2. "Goodbyes"/"Thank Yous"

==Tour dates==

| Date | City | Country | Venue |
| 2 April 2012 | Belfast | United Kingdom | Odyssey Arena |
| 3 April 2012 | Dublin | Ireland | The O_{2} |
| 4 April 2012 | Liverpool | United Kingdom | Echo Arena Liverpool |
| 6 April 2012 | Glasgow | Scottish Exhibition and Conference Centre |
| 7 April 2012 | Aberdeen | Press & Journal Arena |
| 8 April 2012 | Newcastle | Metro Radio Arena |
| 10 April 2012 | Manchester | Manchester Arena |
| 11 April 2012 | Nottingham | Capital FM Arena |
| 12 April 2012 | Birmingham | LG Arena |
| 13 April 2012 | Cardiff | Motorpoint Arena Cardiff |
| 15 April 2012 | Sheffield | Motorpoint Arena Sheffield |
| 16 April 2012 | Bournemouth | Bournemouth International Centre |
| 17 April 2012 | Brighton | The Brighton Centre |
| 19 April 2012 | London | The O_{2} Arena |
20 April 2012
| 22 April 2012 | Newcastle | Metro Radio Arena |
| 23 April 2012 | Paisley | Braehead Arena |
| 25 April 2012 | Birmingham | LG Arena |
| 26 April 2012 | Manchester | Manchester Arena |
| 27 April 2012 | Sheffield | Motorpoint Arena Sheffield |
| 6 July 2012^{[A]} | Cork | Ireland | The Docklands |
| 7 July 2012 | Hamilton | United Kingdom | Hamilton Park Racecourse |
| 19 July 2012 | Rochester | Rochester Castle |
| 20 July 2012 | St Osyth | The Venue |
| 21 July 2012 | Newton-le-Willows | Haydock Park Racecourse |
| 22 July 2012^{[C]} | Gloucestershire | Westonbirt Arboretum |
| 28 July 2012 | Isle of Wight | Osborne House |
| 25 August 2012 | Suffolk | Newmarket Racecourse |
| 26 August 2012 | Swansea | Singleton Park |
| 27 August 2012^{[D]} | Northop | Deeside College |

- Festivals and other miscellaneous performances
This concert was a part of "Live at the Marquee"
This concert was a part of "Forestry Commission Live Music"
This concert was a part of "Gŵyl Gobaith Music Festival"

- Cancellations and rescheduled shows
| 8 July 2012 | Leeds | Harewood House | Part of MFest | Cancelled |
| 11 July 2012 | London | Hyde Park | Hit Factory Live | Cancelled |

===Box office score data===

| Venue | City | Tickets sold / available | Gross revenue |
|---|---|---|---|
| The O_{2} Arena | London | 26,926 / 30,540 (88%) | $1,754,830 |
| Manchester Arena | Manchester | 9,516 / 10,715 (89%) | $563,605 |

==Broadcasts and Recordings==

During the autumn of 2011, Sky Living broadcast 'Steps Reunion', which documented the group's initial reconciliation.
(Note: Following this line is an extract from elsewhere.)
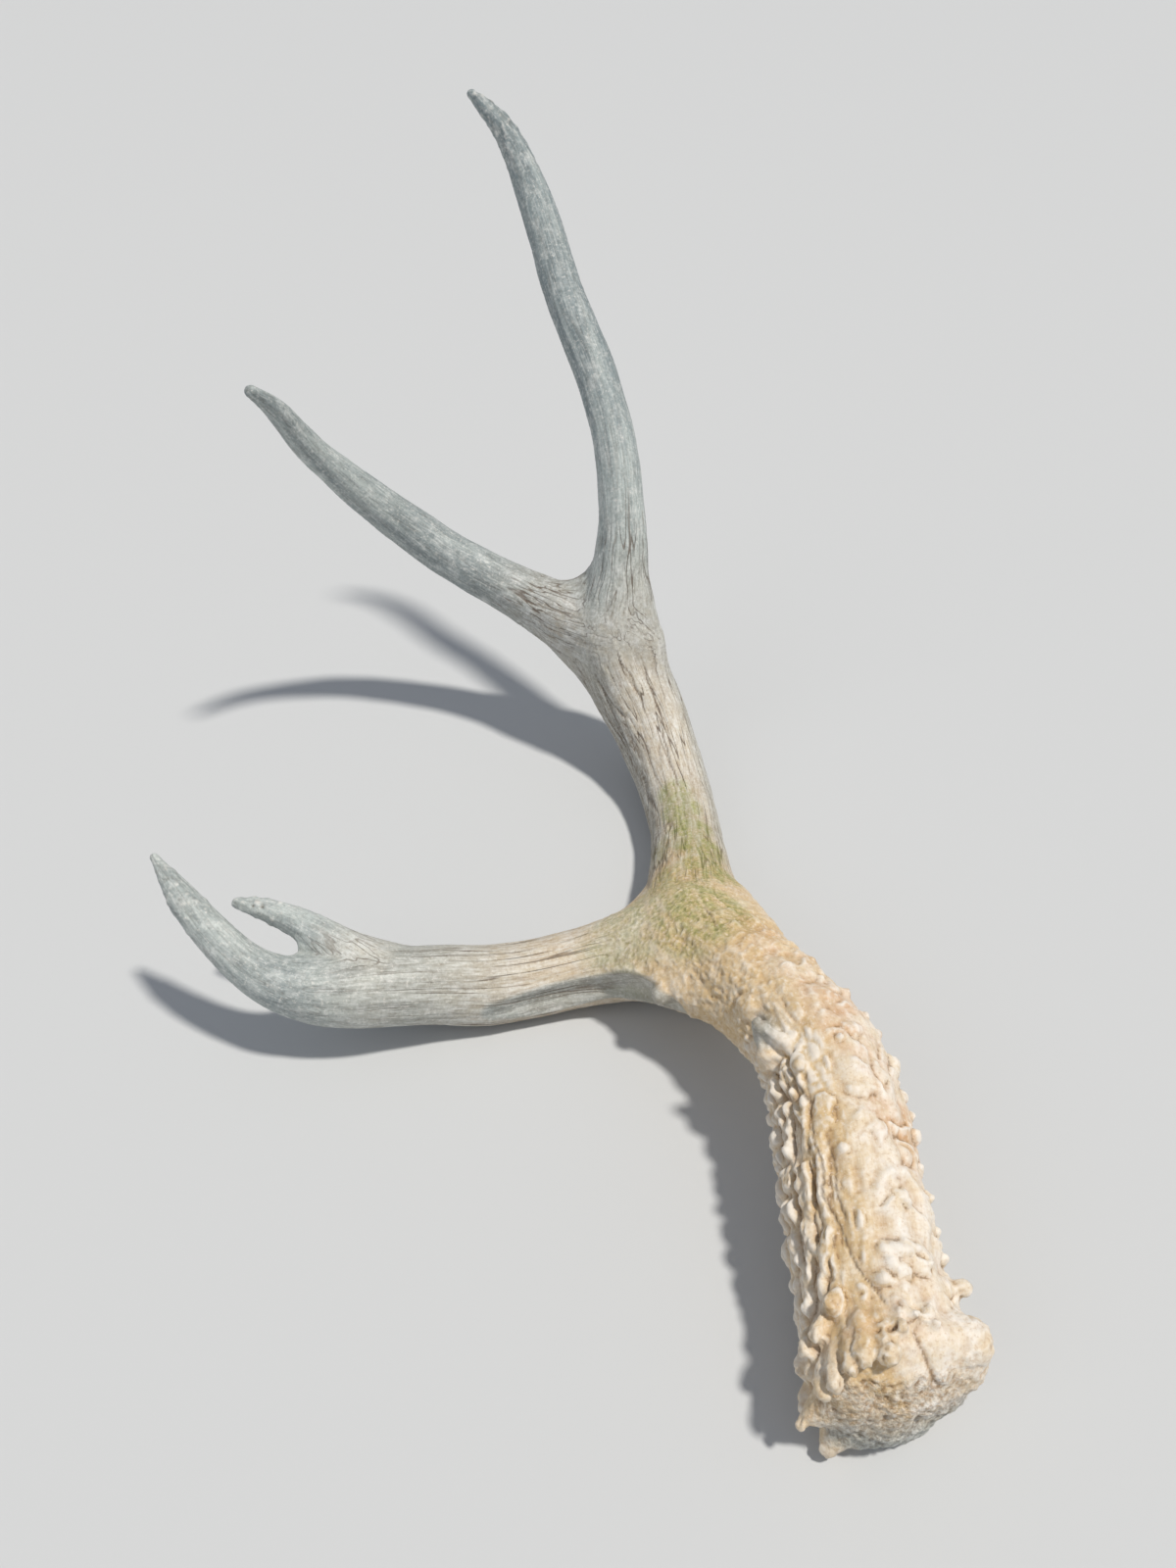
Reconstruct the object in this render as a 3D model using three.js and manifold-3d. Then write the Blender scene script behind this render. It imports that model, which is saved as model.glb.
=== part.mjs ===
// A mule deer's antler, shed and weathered, lying on the outer side of its beam.
// Millimetres, +Z up. The pearled base points to -Y and the rear fork rises towards +Y.
// The origin is on the ground below the middle of its bounding box.
import * as THREE from 'three'
import { mergeVertices } from 'three/addons/utils/BufferGeometryUtils.js'
import Module from 'manifold-3d'

const wasm = await Module()
wasm.setup()

// Driving dimensions.
const SEAM = 0.3 // gap between two pieces that meet at a fork
const REST = 0.45 // how deep the worn contact spots are flattened
const BURR_RADIUS = 24.5 // burr, without its pearls
const SEAL_BULGE = 8 // how far the seal stands out of the burr
const BURR_LOBES = 7 // swellings round the burr
const LOBE_HEIGHT = 1.6
const RIDGES = 9 // lengthwise ridges on the pearled beam
const RIDGE_HEIGHT = 0.7

// Each branch is a row of stations along its middle: x, y, z and the radius there.
const BASE_BEAM = [
  [104.5, -212, 24.6, BURR_RADIUS],
  [103, -203.5, 23, 23.4],
  [102.5, -193, 25.4, 22.6],
  [101, -174, 30, 21.4],
  [100, -144, 36, 21.2],
  [98, -119, 40, 20],
  [90, -99, 40.5, 18.8],
  [76, -75, 36.5, 19.4],
  [63, -52, 30, 19.6],
  [58, -39, 26, 12],
]
const REAR_BEAM = [
  [68, -71, 37, 15],
  [63, -52, 30, 19.6],
  [64, -11, 19.4, 17.2],
  [65, 27, 14.6, 14.9],
  [60, 63, 18.6, 16],
  [51, 90, 31, 18],
  [40, 106, 48, 19.6],
  [34, 113, 66, 19],
  [33, 116, 76, 13],
]
const TALL_TINE = [
  [36, 109, 55, 15],
  [34, 113, 66, 18.8],
  [36.5, 116, 85, 13.8],
  [38, 124, 112, 10.5],
  [35, 139, 142, 9.4],
  [26, 158, 168, 9],
  [13.5, 177, 193, 8.8],
  [3.5, 197, 219, 7.8],
  [-4, 208, 236, 6.8],
  [-13, 215, 253, 5.2],
  [-21, 217, 261, 3.9],
  [-27.5, 217.5, 267.5, 1.9],
]
const LOW_TINE = [
  [42, 110, 62, 12],
  [32, 113, 64, 19],
  [19, 119, 65, 16.8],
  [-8, 134, 71.6, 12.4],
  [-43, 144, 88, 10.7],
  [-72, 144, 112, 9.2],
  [-96, 132, 142.5, 6.4],
  [-105.5, 118.5, 166, 4.7],
  [-111, 107.5, 177, 2.8],
]
const FRONT_BEAM = [
  [74, -55, 37, 12],
  [60, -51, 29, 19.4],
  [45, -50, 22.5, 17.8],
  [26, -50.5, 16.8, 14.9],
  [4, -55, 14, 14.4],
  [-16, -60, 15.4, 14.6],
  [-36, -65, 21, 14.5],
  [-56, -71, 26, 14],
  [-74, -75, 29, 12.2],
  [-86, -76, 34, 9.4],
]
const LONG_TINE = [
  [-60, -72, 27, 12],
  [-74, -75, 29, 12.2],
  [-86, -76, 34, 9.4],
  [-96, -73.5, 40, 7.6],
  [-109, -67, 51.5, 6.4],
  [-122, -57, 65, 4.2],
  [-128.5, -51, 72, 1.8],
]
const SHORT_TINE = [
  [-38, -68, 22, 9],
  [-55, -67.5, 29, 11.6],
  [-67.5, -61.5, 36, 8.6],
  [-79, -55, 41.5, 5.6],
  [-94, -49.5, 44.2, 4],
  [-103.5, -47, 44.5, 2.3],
]
const BROW_NUB = [
  [92, -112, 46, 8],
  [83, -113, 54, 6.4],
  [75, -112, 60, 3.6],
]
const UPPER_PRONG = [
  [86, -209, 21.5, 6.5],
  [81, -215, 18, 4.6],
  [76.5, -219, 15, 2],
]
const LOWER_PRONG = [
  [93, -209, 10, 6.5],
  [89.5, -214.5, 7, 4.2],
  [86.5, -218.8, 4.6, 2.4],
]
const OUTER_LOBE = [
  [110, -201, 30, 11],
  [117.5, -202, 33.6, 9.8],
  [124, -202.5, 36.6, 7],
  [128.4, -202.7, 38.4, 3.8],
]

// The seams at each fork: its middle, and a point a little way along each branch that leaves it.
const MAIN_FORK = { at: [60, -54, 29], base: [88, -97, 40], rear: [65, 1, 18], front: [4, -55, 14] }
const REAR_FORK = { at: [33, 114, 67], beam: [51, 89, 30], tall: [38, 124, 115], low: [-8, 134, 72] }
const FRONT_FORK = { at: [-70, -72, 30], beam: [-36, -65, 21], long: [-98, -74, 41], short: [-86, -52, 44] }

const vector = ([x, y, z]) => new THREE.Vector3(x, y, z)

// A closed tube through the stations. swell(u, angle) adds height to the surface; u runs from 0 to 1.
function tube(stations, around, along, swell = () => 0, startBulge = 1, endBulge = 1) {
  const path = new THREE.CatmullRomCurve3(stations.map(vector), false, 'catmullrom')
  const girths = stations.map((station, i) => new THREE.Vector3(station[3], i, 0))
  const girth = new THREE.CatmullRomCurve3(girths, false, 'catmullrom')
  const frames = path.computeFrenetFrames(along, false)
  const points = []
  for (let i = 0; i <= along; i++) {
    const u = i / along
    const middle = path.getPointAt(u)
    const radius = girth.getPoint(path.getUtoTmapping(u)).x
    for (let j = 0; j < around; j++) {
      const angle = (2 * Math.PI * j) / around
      const out = frames.normals[i].clone().multiplyScalar(Math.cos(angle))
      out.addScaledVector(frames.binormals[i], Math.sin(angle))
      points.push(middle.clone().addScaledVector(out, radius + swell(u, angle)))
    }
  }
  points.push(path.getPointAt(0).addScaledVector(frames.tangents[0], -startBulge))
  points.push(path.getPointAt(1).addScaledVector(frames.tangents[along], endBulge))
  const start = points.length - 2
  const end = points.length - 1
  const faces = []
  for (let j = 0; j < around; j++) {
    const next = (j + 1) % around
    for (let i = 0; i < along; i++) {
      const here = i * around
      const beyond = here + around
      faces.push(here + j, here + next, beyond + next)
      faces.push(here + j, beyond + next, beyond + j)
    }
    faces.push(start, next, j)
    faces.push(end, along * around + j, along * around + next)
  }
  const geometry = new THREE.BufferGeometry().setFromPoints(points)
  geometry.setIndex(faces)
  return geometry
}

// A three.js geometry as a solid that can be joined and cut.
function solid(geometry) {
  const merged = mergeVertices(geometry, 1e-4)
  const mesh = new wasm.Mesh({
    numProp: 3,
    vertProperties: new Float32Array(merged.attributes.position.array),
    triVerts: new Uint32Array(merged.index.array),
  })
  return new wasm.Manifold(mesh)
}

// Keeps the part of a solid nearer to one branch of a fork than to the other two.
function keepBranch(body, fork, branch) {
  const at = vector(fork.at)
  const mine = vector(fork[branch]).sub(at).normalize()
  const others = Object.keys(fork).filter((name) => name !== 'at' && name !== branch)
  return others.reduce((rest, name) => {
    const other = vector(fork[name]).sub(at).normalize()
    const normal = mine.clone().sub(other).normalize()
    return rest.trimByPlane(normal.toArray(), normal.dot(at) + SEAM / 2)
  }, body)
}

// The largest of the separate bodies a cut leaves.
function largest(body) {
  return body.decompose().reduce((a, b) => (a.volume() > b.volume() ? a : b))
}

function piece(name, body, material) {
  const { vertProperties, triVerts } = largest(body.trimByPlane([0, 0, 1], 0)).getMesh()
  const geometry = new THREE.BufferGeometry()
  geometry.setAttribute('position', new THREE.BufferAttribute(new Float32Array(vertProperties), 3))
  geometry.setIndex(new THREE.BufferAttribute(new Uint32Array(triVerts), 1))
  geometry.computeVertexNormals()
  const mesh = new THREE.Mesh(geometry, material)
  mesh.name = name
  return mesh
}

// The burr swells in lobes at the start of the beam. Ridges run on along it and fade before the fork.
function pearling(u, angle) {
  const burr = Math.exp(-((u - 0.04) ** 2) / 0.0016) * LOBE_HEIGHT * Math.cos(BURR_LOBES * angle)
  const fade = THREE.MathUtils.smoothstep(u, 0.06, 0.15) * (1 - THREE.MathUtils.smoothstep(u, 0.6, 0.8))
  return burr + fade * RIDGE_HEIGHT * Math.cos(RIDGES * angle)
}

// Every branch reaches into the forks at its ends, so the joined bone is whole there before it is cut.
const sunk = (geometry) => solid(geometry.translate(0, 0, -REST))
const base = sunk(tube(BASE_BEAM, 28, 36, pearling, SEAL_BULGE, 3))
const nub = sunk(tube(BROW_NUB, 10, 4, undefined, 1, 2))
const upperProng = sunk(tube(UPPER_PRONG, 10, 4, undefined, 1, 1.2))
const lowerProng = sunk(tube(LOWER_PRONG, 10, 4, undefined, 1, 1.2))
const outerLobe = sunk(tube(OUTER_LOBE, 12, 5, undefined, 1, 1))
const rear = sunk(tube(REAR_BEAM, 22, 26, undefined, 2, 3))
const tall = sunk(tube(TALL_TINE, 16, 32, undefined, 2, 1))
const low = sunk(tube(LOW_TINE, 16, 26, undefined, 2, 0.6))
const front = sunk(tube(FRONT_BEAM, 20, 22, undefined, 2, 3))
const long = sunk(tube(LONG_TINE, 16, 14, undefined, 2, 0.8))
const short = sunk(tube(SHORT_TINE, 14, 10, undefined, 2, 1))

const burrBase = base.add(upperProng).add(lowerProng).add(outerLobe)
const mainFork = burrBase.add(nub).add(rear).add(front)
const rearFork = rear.add(tall).add(low)
const frontFork = front.add(long).add(short)

const pearledBone = new THREE.MeshStandardMaterial({ color: 0xd9c9b4, roughness: 0.75, metalness: 0 })
const beamBone = new THREE.MeshStandardMaterial({ color: 0xcfc5b4, roughness: 0.65, metalness: 0 })
const tineBone = new THREE.MeshStandardMaterial({ color: 0xbdbcb4, roughness: 0.6, metalness: 0 })

const rearBeam = keepBranch(keepBranch(mainFork.add(rearFork), MAIN_FORK, 'rear'), REAR_FORK, 'beam')
const frontBeam = keepBranch(keepBranch(mainFork.add(frontFork), MAIN_FORK, 'front'), FRONT_FORK, 'beam')

const antler = new THREE.Group()
antler.add(piece('base_beam', keepBranch(mainFork, MAIN_FORK, 'base'), pearledBone))
antler.add(piece('rear_beam', rearBeam, beamBone))
antler.add(piece('rear_tall_tine', keepBranch(rearFork, REAR_FORK, 'tall'), tineBone))
antler.add(piece('rear_low_tine', keepBranch(rearFork, REAR_FORK, 'low'), tineBone))
antler.add(piece('front_beam', frontBeam, beamBone))
antler.add(piece('front_long_tine', keepBranch(frontFork, FRONT_FORK, 'long'), tineBone))
antler.add(piece('front_short_tine', keepBranch(frontFork, FRONT_FORK, 'short'), tineBone))

export default antler
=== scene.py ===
# %% [markdown]
# # A shed mule deer antler
#
# A deer antler is one piece of bone that grows in a single summer and drops off in winter. This one has
# lain outside for a while: rain and sun have bleached it, the grooves have kept some soil, and algae have
# turned the main fork green.
#
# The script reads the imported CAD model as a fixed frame, grows a fine skin around the same lines that the
# CAD branches follow, and cuts that skin at the forks, so that each visible piece stands for one CAD
# node. Lengths are written in millimetres and turned to Blender's metres in one place.

import math

import bpy
import numpy as np
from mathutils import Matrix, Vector


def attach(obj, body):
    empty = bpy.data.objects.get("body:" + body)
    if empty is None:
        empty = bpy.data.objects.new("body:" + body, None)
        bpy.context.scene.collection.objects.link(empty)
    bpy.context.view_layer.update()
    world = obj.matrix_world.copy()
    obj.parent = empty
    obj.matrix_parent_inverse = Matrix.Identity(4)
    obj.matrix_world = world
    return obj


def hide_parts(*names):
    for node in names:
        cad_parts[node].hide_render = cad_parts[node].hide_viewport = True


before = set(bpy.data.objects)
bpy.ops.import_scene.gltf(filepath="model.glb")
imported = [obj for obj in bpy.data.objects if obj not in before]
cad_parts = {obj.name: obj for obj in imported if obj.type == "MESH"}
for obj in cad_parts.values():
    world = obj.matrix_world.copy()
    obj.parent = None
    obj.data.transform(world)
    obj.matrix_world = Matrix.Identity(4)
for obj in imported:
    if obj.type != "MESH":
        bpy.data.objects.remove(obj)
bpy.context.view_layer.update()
MM = 0.001
VOXEL = 0.62  # side of the skin's small squares, mm
COARSE_VOXEL = 1.6  # the same on the first, coarse skin

# %% [markdown]
# ## The four limbs
#
# An antler looks complicated, but it is made of a few long tapering limbs that flow into each other. Here
# the spine runs from the seal, where the antler sat on the skull, along the beam and up the tall tine.
# The front limb leaves it at the main fork, and a smaller tine leaves each of the two. A limb is a row of
# stations: the middle of the section and its radius. Reading lines off a real antler like this is quicker
# than sculpting, and any station can be corrected later without touching its neighbours.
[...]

The show proved to be extremely successful, as it gained 1.3 million viewers each week throughout the series. Following the success of 'Steps Reunion', Sky Living broadcast 'Steps: On The Road Again', which started on Monday 23 April and ends on Monday 28 May. The show documents the band throughout the creation and development of the Ultimate Tour, including dance rehearsals, costume fittings, promotion interviews and the pre-tour performance at London's G-A-Y nightclub.

The concerts performed at Liverpool Echo Arena, Manchester Arena, The first Birmingham's LG Arena Show, Cardiff Motorpoint Arena and London O2 Arena, were all recorded for a Live CD release teamed up with Concert Live. The 3-disc set comes with choreographed videos, exclusive interviews and rehearsal footage, as well as never-before-seen photographs of the band. A new edition of the 'Ultimate Collection' was released on 30 April 2012, entitled 'Ultimate Collection: Tour Edition'. On Monday 28 May, Sky Living It are showing a 1-hour programme showing footage from Step's sold out concerts at The O2 Arena in London before the release of The Ultimate tour Live DVD on 29 October 2012. It charted at number one on the Official Charts Company's Music Video Chart on 4 November 2012

==Reception==

The tour proved to be extremely popular amongst fans as the initial UK dates sold out in the first few hours of their general release. 100,000 tickets are claimed to have been sold when the tour officially went on sale, making it one of the most popular tours of the year.

The tour received fairly positive reviews, with positive critiques of their general energy and interaction with the crowd and praise over Claire's rendition of Celine Dion's 'I Surrender'. The overall reception by fans was extremely positive.